Kim bilir kaç kez paylaşmak zorunda kaldın o minicik avuçlarında sımsıkı kavradığın kuru ekmeğini. Kim bilir kaç çaresiz seni izleyen göze hayır diyemeyerek uzattın son lokmanı. Hayatta yaşadığın onca acı yetmiyormuş gibi, kim bilir kaç kez görmek zorunda kaldın açlıktan çaresizce kıvranan masum yüzleri. Anneciğinin sensiz boğazından geçmeyen o kuru lokmasını sana saklaması gibi sen de masum gözler karşısında tek başına yemek istemedin ekmeğini.

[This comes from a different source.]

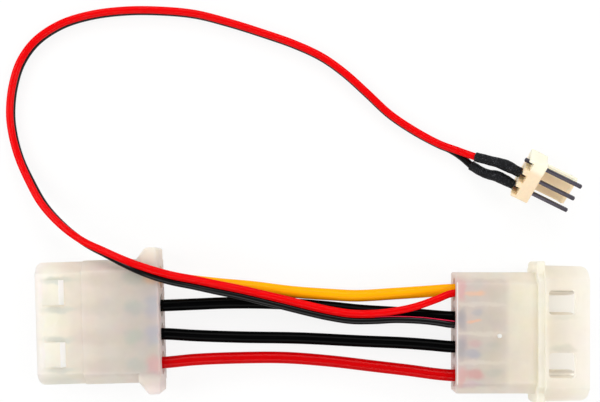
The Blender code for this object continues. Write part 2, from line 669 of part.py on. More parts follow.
def header_body(frame):
    half = HEADER_WIDTH / 2
    base = prism("header_base", [(-half, -HEADER_BACK), (half, -HEADER_BACK), (half, HEADER_FRONT),
                                 (-half, HEADER_FRONT)], -HEADER_BASE, 0, "X")
    body = piece("header_body", base, frame, IVORY_NYLON)
    round_edges(body, HEADER_ROUND)

    # Friction wall behind the pins, with a hook that grips the fan's plug
    inner = WALL_THICKNESS - HEADER_BACK
    hook = [(-HEADER_BASE / 2, -HEADER_BACK), (WALL_LENGTH, -HEADER_BACK), (WALL_LENGTH, inner),
            (WALL_LENGTH - 2 * WALL_HOOK, inner + WALL_HOOK), (WALL_LENGTH - 4 * WALL_HOOK, inner),
            (-HEADER_BASE / 2, inner)]
    wall = tool("friction_wall", prism("friction_wall", hook, -WALL_WIDTH / 2, WALL_WIDTH / 2, "Y"), frame)
    combine(body, wall, "UNION")

    # Notches round the tails, open to the front, and a square hole for each pin
    hole = POST_WIDTH / 2 + POST_CLEARANCE
    for pin, order in HEADER_PINS.items():
        middle = order * HEADER_PITCH
        notch = [(middle - NOTCH_WIDTH / 2, -NOTCH_WIDTH / 2), (middle + NOTCH_WIDTH / 2, -NOTCH_WIDTH / 2),
                 (middle + NOTCH_WIDTH / 2, HEADER_FRONT + HEADER_ROUND),
                 (middle - NOTCH_WIDTH / 2, HEADER_FRONT + HEADER_ROUND)]
        notch_shape = tool(f"notch_{pin}", prism(f"notch_{pin}", notch, -HEADER_BASE - HEADER_ROUND,
                                                 NOTCH_DEPTH - HEADER_BASE, "X"), frame)
        combine(body, notch_shape, "DIFFERENCE")
        square = [(middle - hole, -hole), (middle + hole, -hole), (middle + hole, hole), (middle - hole, hole)]
        hole_shape = tool(f"hole_{pin}", prism(f"hole_{pin}", square, -HEADER_BASE - HEADER_ROUND,
                                               HEADER_ROUND, "X"), frame)
        combine(body, hole_shape, "DIFFERENCE")
    return body


def header_post(pin, frame):
    tail = SHORT_TAIL_LENGTH if pin == "sense" else TAIL_LENGTH
    half = POST_WIDTH / 2
    middle = HEADER_PINS[pin] * HEADER_PITCH
    square = [(middle - half, -half), (middle + half, -half), (middle + half, half), (middle - half, half)]
    mesh = prism(f"post_{pin}", square, -HEADER_BASE - tail, POST_LENGTH, "X")
    post = piece(f"header_pin_{pin}", mesh, frame, POST_STEEL)

    # Only the edges round the two ends are chamfered
    body = bmesh.new()
    body.from_mesh(mesh)
    ends = [edge for edge in body.edges if abs(edge.verts[0].co.x - edge.verts[1].co.x) < 0.01 * MM]
    bmesh.ops.bevel(body, geom=ends, offset=POST_CHAMFER, segments=1, affect="EDGES")
    body.to_mesh(mesh)
    body.free()
    return post


# Cords

def power_wire(circuit, settings):
    """One of the four straight-through wires, crimped at both ends."""
    across, up = SHARED_WIRE.get(circuit, (0, 0))
    route = [socket_point(circuit, INSULATION_END), socket_point(circuit, INSULATION_END / 2),
             socket_point(circuit, -MM / 2), *in_millimetres(WIRE_ROUTES[circuit]),
             pin_point(circuit, -MM / 2, across, up), pin_point(circuit, INSULATION_END / 2, across, up),
             pin_point(circuit, INSULATION_END, across, up)]
    covered = smooth_route(route, 2.2 * WIRE_DIAMETER)
    bare = [socket_point(circuit, WIRE_CRIMP_START), socket_point(circuit, INSULATION_END + STRIP_STEP)]
    bare_end = [pin_point(circuit, INSULATION_END + STRIP_STEP, across, up),
                pin_point(circuit, WIRE_CRIMP_START, across, up)]
    colour = settings[0].split("_")[0]
    path = stripped(bare, covered, WIRE_COPPER / WIRE_DIAMETER, bare_end)
    return cord(f"wire_{circuit}_{colour}", path, WIRE_DIAMETER, settings)


def pair_places(colour):
    """Route points of one lead of the bonded pair, from the pair's middle and its lean."""
    side = 1 if colour == "red" else -1
    reach = (LEAD_DIAMETER + LEAD_GAP) / 2
    middles = in_millimetres([point[:3] for point in PAIR_ROUTE])
    places = []
    for k, middle in enumerate(middles):
        along = (middles[min(k + 1, len(middles) - 1)] - middles[max(k - 1, 0)]).normalized()
        right = Vector((along.y, -along.x, 0)).normalized()
        upright = right.cross(along)
        lean = math.radians(PAIR_ROUTE[k][3])
        places.append(middle + side * reach * (math.cos(lean) * upright + math.sin(lean) * right))
    return places


def sleeve_route(colour):
    pin = LEAD_PINS[colour]
    return [*in_millimetres(SLEEVE_ROUTES[colour]),
            header_point(pin, -HEADER_BASE - TAIL_LENGTH - SLEEVE_WALL, SLEEVE_OFFSET),
            header_point(pin, -HEADER_BASE - SLEEVE_END_GAP, SLEEVE_OFFSET)]


def fan_lead(colour, settings):
    """One thin lead, from its crimp in the pin housing to its joint on a header pin's tail."""
    circuit = LEAD_CIRCUITS[colour]
    across, up = SHARED_LEAD[circuit]
    wire = Vector((0, *SHARED_WIRE[circuit]))
    towards = (Vector((0, across, up)) - wire).normalized()
    strand = wire + towards * (WIRE_COPPER / 2 + LEAD_COPPER / 2 + CRIMP_CLEARANCE)
    start = [pin_point(circuit, INSULATION_END, across, up), pin_point(circuit, INSULATION_END / 2, across, up),
             pin_point(circuit, -MM / 2, across, up)]
    inside = smooth_route(sleeve_route(colour), LEAD_DIAMETER / 2)
    gripped = round(SLEEVE_GRIP / (LEAD_DIAMETER / 2))
    route = [*start, *in_millimetres(LEAD_SPLIT[colour]), *pair_places(colour),
             *in_millimetres(LEAD_FORK[colour]), inside[0]]
    covered = smooth_route(route, 2.1 * LEAD_DIAMETER) + inside[1:gripped + 1]
    bare = [pin_point(circuit, WIRE_CRIMP_START, strand.y, strand.z),
            pin_point(circuit, WIRE_CRIMP[0] + 3 * STRIP_STEP, strand.y, strand.z),
            pin_point(circuit, INSULATION_END + STRIP_STEP, across, up)]
    pin = LEAD_PINS[colour]
    ahead = (inside[gripped + 1] - inside[gripped]).normalized()
    bare_end = [inside[gripped] + ahead * STRIP_STEP,
                header_point(pin, -HEADER_BASE - TAIL_LENGTH - LEAD_COPPER, JOINT_OFFSET),
                header_point(pin, -HEADER_BASE - TAIL_LENGTH / 4, JOINT_OFFSET)]
    path = stripped(bare, covered, LEAD_COPPER / LEAD_DIAMETER, bare_end)
    return cord(f"fan_lead_{colour}", path, LEAD_DIAMETER, settings)


def sleeve(colour):
    """Heat-shrink tube, drawn in at both ends and swollen over the joint."""
    inner = LEAD_DIAMETER / 2 + SLEEVE_CLEARANCE
    places = smooth_route(sleeve_route(colour), LEAD_DIAMETER / 2)
    path = []
    for k, place in enumerate(places):
        share = k / (len(places) - 1)
        swell = SLEEVE_LUMP * math.exp(-((share - LUMP_PLACE) / LUMP_SPREAD) ** 2)
        path.append((place, 1 + swell / inner))
    mesh = mesh_from_curve(tube_curve(f"sleeve_{colour}", path, inner, resolution=3, caps=False))
    item = piece(f"sleeve_{colour}_lead", mesh, None, HEAT_SHRINK)
    wall = item.modifiers.new("wall", "SOLIDIFY")
    wall.thickness = SLEEVE_WALL
    wall.offset = 1
    wall.use_even_offset = True
    shade_round(mesh, 60)
    return item


# Assembly

clear_scene()
PARTS = new_collection("fan_adapter_cable")
TOOLS = new_collection("joining_and_cutting_shapes")
HEADER_FRAME = header_frame()

socket_end = empty("socket_end", SOCKET_FRAME)
pin_end = empty("pin_end", PIN_FRAME)
header_end = empty("header_end", HEADER_FRAME)

socket_housing(socket_end)
pin_housing(pin_end)
WIRE_COLOURS = {"12v": YELLOW_PVC, "ground_a": BLACK_PVC, "ground_b": BLACK_PVC, "5v": RED_PVC}
for wire_circuit, wire_colour in WIRE_COLOURS.items():
    socket_terminal(wire_circuit, socket_end)
    pin_terminal(wire_circuit, pin_end)
    power_wire(wire_circuit, wire_colour)

header_body(header_end)
for header_pin in HEADER_PINS:
    header_post(header_pin, header_end)

fan_lead("red", RED_PVC)
fan_lead("black", BLACK_PVC)
for lead_colour in LEAD_PINS:
    sleeve(lead_colour)

TOOLS.hide_render = True
bpy.context.view_layer.update()
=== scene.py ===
"""Looks of the fan adapter cable: its camera, light, materials and dressed pieces."""

import contextlib
import json
import math

import bmesh
import bpy
from mathutils import Matrix, Vector

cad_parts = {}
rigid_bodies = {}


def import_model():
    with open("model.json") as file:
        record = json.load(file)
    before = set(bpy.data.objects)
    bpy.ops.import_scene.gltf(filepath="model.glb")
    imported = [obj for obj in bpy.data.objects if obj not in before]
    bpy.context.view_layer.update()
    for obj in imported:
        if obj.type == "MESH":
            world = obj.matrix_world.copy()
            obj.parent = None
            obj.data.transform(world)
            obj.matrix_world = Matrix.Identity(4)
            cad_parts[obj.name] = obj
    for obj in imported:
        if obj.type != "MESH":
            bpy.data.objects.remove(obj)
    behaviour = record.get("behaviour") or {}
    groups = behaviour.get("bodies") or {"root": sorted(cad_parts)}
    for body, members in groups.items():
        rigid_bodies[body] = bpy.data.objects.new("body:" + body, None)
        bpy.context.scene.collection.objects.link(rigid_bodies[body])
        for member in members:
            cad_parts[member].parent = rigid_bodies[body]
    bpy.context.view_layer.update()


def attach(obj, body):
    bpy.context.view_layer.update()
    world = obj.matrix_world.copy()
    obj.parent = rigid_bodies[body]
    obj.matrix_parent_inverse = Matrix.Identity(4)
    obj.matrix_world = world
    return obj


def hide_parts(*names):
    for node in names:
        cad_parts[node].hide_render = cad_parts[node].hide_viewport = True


MM = 0.001
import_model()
scene = bpy.context.scene
scene.view_settings.view_transform = "Standard"


# Sizes, as the solids have them

CIRCUITS = ("12v", "ground_a", "ground_b", "5v")
PITCH = 5.08 * MM
FREE_SPAN = 51.9 * MM
AXIS_OFFSET = 2.17 * MM
SOCKET_TURN = math.radians(1.7)

WIRE_DIAMETER = 2.1 * MM
WIRE_COPPER = 1.2 * MM
LEAD_DIAMETER = 1.3 * MM
LEAD_COPPER = 0.5 * MM
LEAD_GAP = 0.1 * MM
WEB_THICKNESS = 0.4 * MM
SLIVER_THICKNESS = 0.18 * MM
STRIP_STEP = 0.05 * MM
CUT_LIP = 0.06 * MM
CAVITY_CLEARANCE = 0.1 * MM
CRIMP_CLEARANCE = 0.1 * MM

BODY_THICKNESS = 8.2 * MM
BODY_CHAMFER = 2.0 * MM
EDGE_ROUND = 0.3 * MM
REAR_BORE = 4.2 * MM
LEAD_IN = 0.45 * MM
SIDE_INSET = 0.1 * MM

SOCKET_LENGTH = 21.6 * MM
SOCKET_WIDTH = 21.9 * MM
MATING_LENGTH = 8.3 * MM
MATING_STEP = 0.15 * MM
MATING_CORNER = 0.9 * MM
EAR_REACH = 1.95 * MM
EAR_FLAT = 2.2 * MM
EAR_SLOPE = 1.75 * MM
EAR_ROUND = 0.45 * MM
LATCH_SPACING = 10.9 * MM
LATCH_WIDTH = 4.4 * MM
LATCH_HEIGHT = 0.75 * MM
LATCH_RAMP = 3.1 * MM
LATCH_CATCH = 0.85 * MM
LATCH_SETBACK = 1.2 * MM
LATCH_ROUND = 0.06 * MM
SOCKET_ENTRY_BORE = 2.6 * MM
SOCKET_ENTRY_DEPTH = 1.5 * MM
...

Hayat belki çok acımasız. Belki çok insafsız. Büyükler sizi görmezden gelecek kadar pervasız. Ama siz o minik dünyanızda temiz kalplerinizle insanlığın unuttuğu tüm masumiyeti yaşatmaya devam ediyorsunuz çocuklar. Hayat size öyle bir oyun oynadı ki. Daha neyin ne olduğunun farkına varamadan ayrılmak zorunda kaldınız ana vatanınızdan. Onca arkadaşlarınızı, yakınlarınızı saçma bir kavgada kaybetmeniz yetmiyormuş gibi geride belki de çok sevdiğiniz insanları, çok sevdiğiniz yerleri de bırakmak zorunda kaldınız küçük yaşınızda.
Sizin yaşadığınız ülkede size yer yok çocuk. Kırdılar kolunuzu kanadınızı. Bir zamanlar güle oynaya koşturduğunuz sokaklar artık harap ve sakin. Siz vatana hasret vatan size gurbet. Hayatınızın en masum çağında sardı sizi hasret. Kim bilir kaç insanın can verdiğini gördünüz o minik gözlerinizle. Aklınıza yıllar geçse de unutamayacağınız kaç acı anı kazındı? Hayvanlar dahi tiksindi yaşananlardan. Siz hala bu kadar nasıl masum kalabildiniz çocuk? Son lokma ekmeğini tüm gurbet arkadaşlarına pay edecek kadar nasıl bir masumiyet saklıyorsun kalbinde çocuk? Ne olur büyümeyin. Masumiyet artık sadece sizin yaşınıza ait bir soluk.
Not: Video, Suriye'li minik bir kız çocuğunun ekmeğini sokaktaki tüm arkadaşlarıyla paylaşmasını konu almaktadır.